## TO BE DONE
Look through the material and tally each line bearing the word "three". Give only the total.

## RAW DATA
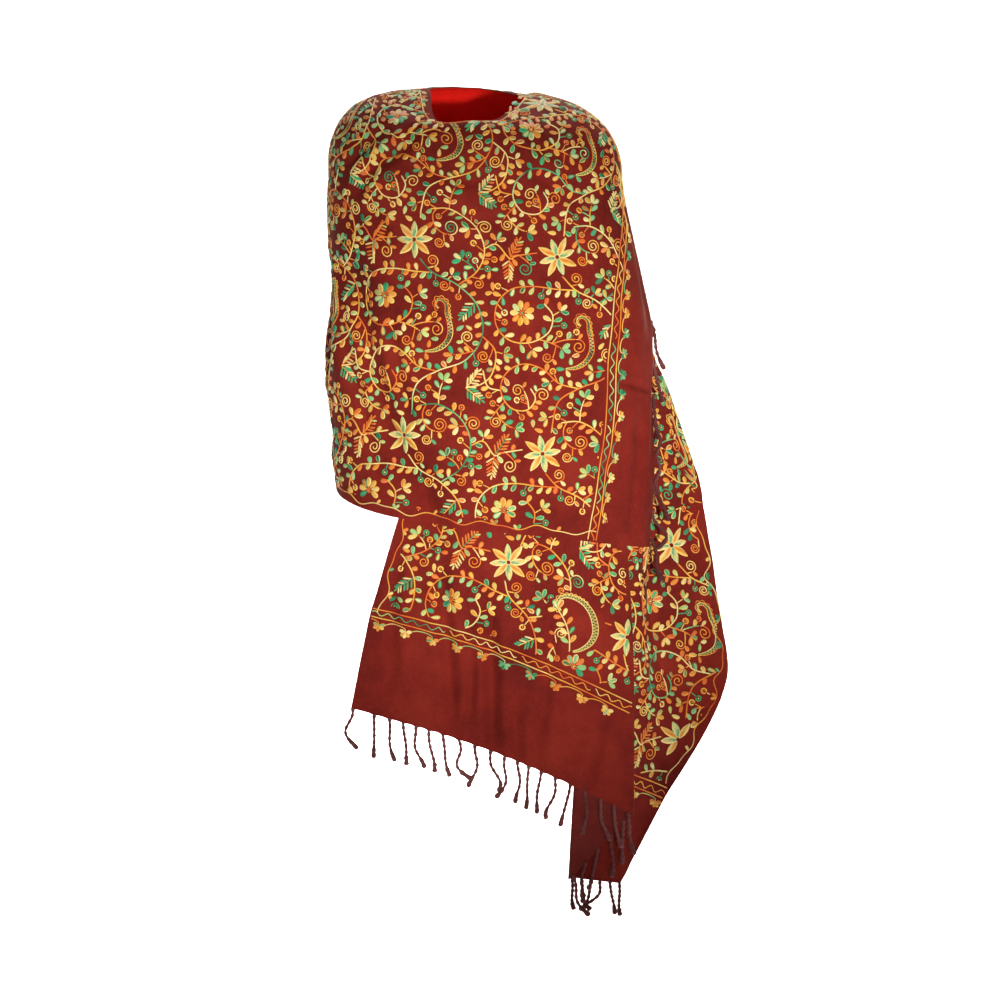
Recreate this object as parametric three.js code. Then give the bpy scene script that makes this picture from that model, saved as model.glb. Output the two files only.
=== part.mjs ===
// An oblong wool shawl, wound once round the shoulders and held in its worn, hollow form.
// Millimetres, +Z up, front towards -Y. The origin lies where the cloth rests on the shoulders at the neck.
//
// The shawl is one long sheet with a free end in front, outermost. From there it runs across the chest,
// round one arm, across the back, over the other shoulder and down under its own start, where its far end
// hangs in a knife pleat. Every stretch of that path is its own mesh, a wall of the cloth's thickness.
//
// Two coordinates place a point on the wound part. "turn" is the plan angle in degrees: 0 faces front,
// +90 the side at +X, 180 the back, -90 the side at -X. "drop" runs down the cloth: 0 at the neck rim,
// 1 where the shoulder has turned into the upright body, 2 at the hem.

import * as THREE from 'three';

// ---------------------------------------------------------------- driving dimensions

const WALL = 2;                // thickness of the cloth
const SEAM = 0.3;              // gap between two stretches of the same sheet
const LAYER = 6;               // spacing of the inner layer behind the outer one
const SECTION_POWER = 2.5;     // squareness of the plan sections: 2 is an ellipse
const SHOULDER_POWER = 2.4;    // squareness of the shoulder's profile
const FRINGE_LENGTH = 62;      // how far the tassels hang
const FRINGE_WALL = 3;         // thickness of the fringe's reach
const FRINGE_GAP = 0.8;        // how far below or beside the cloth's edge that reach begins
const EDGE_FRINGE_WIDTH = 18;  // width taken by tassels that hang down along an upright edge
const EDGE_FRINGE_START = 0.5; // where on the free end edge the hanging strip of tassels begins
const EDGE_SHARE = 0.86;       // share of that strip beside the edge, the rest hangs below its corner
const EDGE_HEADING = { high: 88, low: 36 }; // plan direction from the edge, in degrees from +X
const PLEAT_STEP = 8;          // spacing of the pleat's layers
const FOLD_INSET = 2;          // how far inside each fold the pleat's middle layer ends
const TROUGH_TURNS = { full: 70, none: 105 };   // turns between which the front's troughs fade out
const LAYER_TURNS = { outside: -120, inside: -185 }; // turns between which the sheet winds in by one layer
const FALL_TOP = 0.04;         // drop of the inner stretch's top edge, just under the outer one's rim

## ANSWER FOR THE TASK
2